Why MN Dems are bidding for earlier presidential primaries – and what’s standing in their way

Why Mn Dems Are Bidding For Earlier Presidential Primaries - And What'S Standing In Their Way

To the soundtrack of Prince’s “Let’s Go Crazy,” a group of leading Democrats from Minnesota paraded in front of the National Party on Thursday to argue for allowing the state to reschedule its presidential primary to become one of the first in the nation.

Placing Minnesota in the company—or perhaps ousting—Iowa, New Hampshire, Nevada, and South Carolina could bring unprecedented national attention, political activism, and money to the state, possibly starting in 2024.

But for something to change, the state Republican Party must agree, and so far they have been silent, although some Republicans from Minnesota have expressed their support for the idea.

On Wednesday, Lieutenant Governor Peggy Flanagan, Attorney General Keith Ellison, Secretary of State Steve Simon, Rep. Angie Craig and Democratic Farm Labor Party Chairman Ken Martin traveled to Washington, D.C. to try to persuade the Democratic National Committee of the Committee on Rules and bylaws that Gopher State, in their presentation, is the “North Star of Democracy,” a diverse and engaged constituency that should serve as the Midwest’s first testing ground for presidential candidates.

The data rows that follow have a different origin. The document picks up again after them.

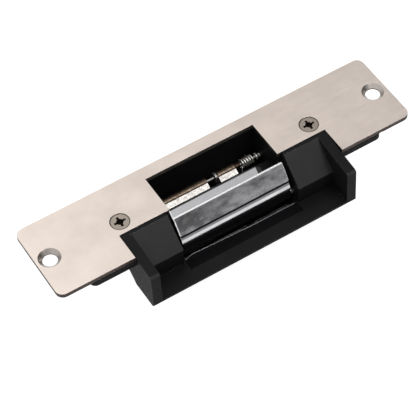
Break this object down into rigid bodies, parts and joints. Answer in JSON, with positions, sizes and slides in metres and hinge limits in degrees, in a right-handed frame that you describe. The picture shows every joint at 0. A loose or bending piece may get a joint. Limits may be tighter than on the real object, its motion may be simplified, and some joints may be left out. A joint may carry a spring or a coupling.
{
  "type": "electric door strike",
  "caption": "Mortise electric door strike: notched steel face plate, black tray body, swinging chrome keeper and magnet-driven locking lever.",
  "frame": {"origin": "middle of the part's bounding box, on the outer face of the rear cover", "axes": "+X along the face plate, +Z out of the plate's front face, +Y away from the lip side where the keeper opens"},
  "size_m": [0.15, 0.0436, 0.028],
  "materials": {
    "face_plate": "warm stainless, fine brushed grain along the plate",
    "plate_screws": "plain steel, slightly dull",
    "body": "black satin powder coat on a die casting",
    "keeper": "polished chrome plate",
    "pin_steel": "bright turned steel",
    "zinc_plated": "pale yellowish zinc plate",
    "springs": "bright spring steel",
    "bronze": "dark bronze",
    "rubber": "matt black rubber",
    "iron": "soft iron, thin oil film",
    "cover": "zinc-plated sheet steel",
    "nylon": "natural nylon",
    "copper": "enamelled copper wire",
    "tape": "amber insulating tape",
    "terminal": "green moulded plastic",
    "diode": "black epoxy, tinned leads"
  },
  "bodies": {
    "strike": {"face_plate": "face_plate", "plate_screw_left": "plate_screws", "plate_screw_right": "plate_screws", "strike_body": "body", "keeper_pin": "pin_steel", "cover_screw_1": "pin_steel", "cover_screw_2": "pin_steel", "cover_screw_3": "pin_steel", "cover_screw_4": "pin_steel", "pole_screw_left": "pin_steel", "pole_screw_right": "pin_steel", "terminal_screw_1": "pin_steel", "terminal_screw_2": "pin_steel", "lever_pin": "zinc_plated", "lever_collar": "zinc_plated", "keeper_spring": "springs", "lever_spring": "springs", "lever_clip": "springs", "lever_end_ring": "springs", "lever_spacer": "bronze", "keeper_bumper_left": "rubber", "keeper_bumper_right": "rubber", "latch_button": "rubber", "lever_stop": "rubber", "lead_grommet": "rubber", "pole_plate_left": "iron", "pole_plate_right": "iron", "coil_core": "iron", "rear_cover": "cover", "coil_bobbin": "nylon", "coil_winding": "copper", "coil_tape": "tape", "terminal_block": "terminal", "suppression_diode": "diode"},
    "keeper": {"keeper": "keeper"},
    "lever": {"locking_lever": "zinc_plated"}
  },
  "joints": [
    {"name": "keeper_swing", "type": "hinge", "parent": "strike", "child": "keeper", "pos_m": [0, -0.0071, 0.012], "axis": [1, 0, 0], "range_deg": [0, 88], "stiffness_Nm_per_rad": 0.02, "springref_deg": -34.38, "deforming": ["keeper_spring"]},
    {"name": "lever_lock", "type": "hinge", "parent": "strike", "child": "lever", "pos_m": [0, 0.0116, 0.0157], "axis": [-1, 0, 0], "range_deg": [0, 6], "stiffness_Nm_per_rad": 0.02, "springref_deg": -22.92, "deforming": ["lever_spring"]}
  ]
}
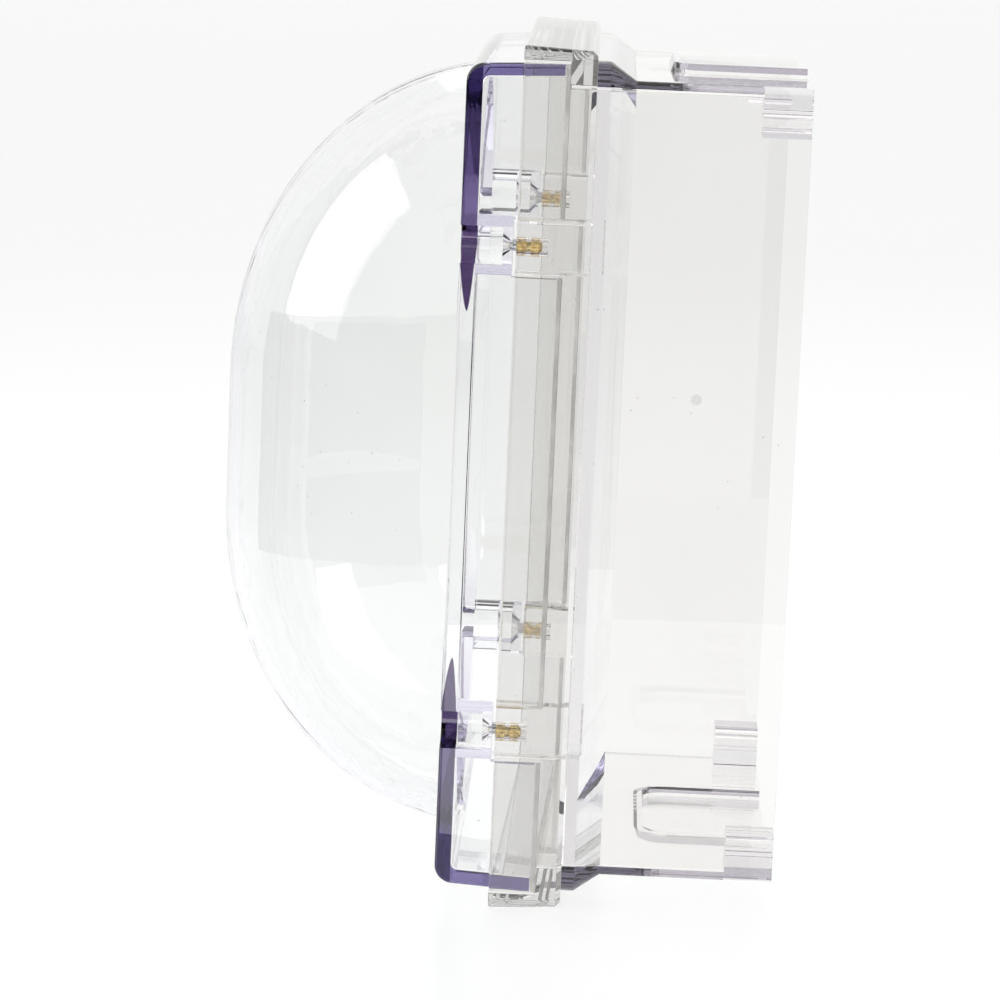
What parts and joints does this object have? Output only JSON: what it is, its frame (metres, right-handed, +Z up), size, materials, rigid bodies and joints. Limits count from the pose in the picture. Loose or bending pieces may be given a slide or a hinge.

That’s why all this is happening.

Iowa Regrets

Minnesota is currently holding its presidential primaries on “Super Tuesday”, the first Tuesday in March, along with 14 other states.

For decades, Iowa was the first state in the nation to begin weeding out a field of presidential candidates. But Hawkeye State, once hailed as the flagship in the heart of the country, has lost its luster in recent years – to Democrats.

The state’s predominantly white — and increasingly Republican — electorate was already causing concern as the 2020 campaign season rolled around, as was Iowa’s close-ballot system. But the final straw may have been the infamous problems with the Iowa Democratic Party’s caucuses that year, which left everyone in the dark about the actual results for several days.

The DNC decided it wanted to shake up its calendar, and there were signs that Iowa could no longer be the first state.

This opened the floodgates, with Minnesota among the 14 states, with Puerto Rico applying for the party’s blessing to be one of the first – meaning it’s not clear what the DNC would ultimately want, though there were indications that the party would like to see a mix of geographic regions represented in the first states.

This is where Minnesota comes in: a potential flag bearer for the Midwest.

CASE OF MINNESOTA

The case brought forward by the Minnesota team on Thursday was basically this: we have an ultra-high voter turnout, we are more like a battlefield than we are often credited with, and, oh yes, we are actually not that white.

“We are going to dissuade you of two things,” Martin told the committee. “Firstly, we are just a bunch of Scandinavians with no diversity. And the second is that we are not a competitive state.”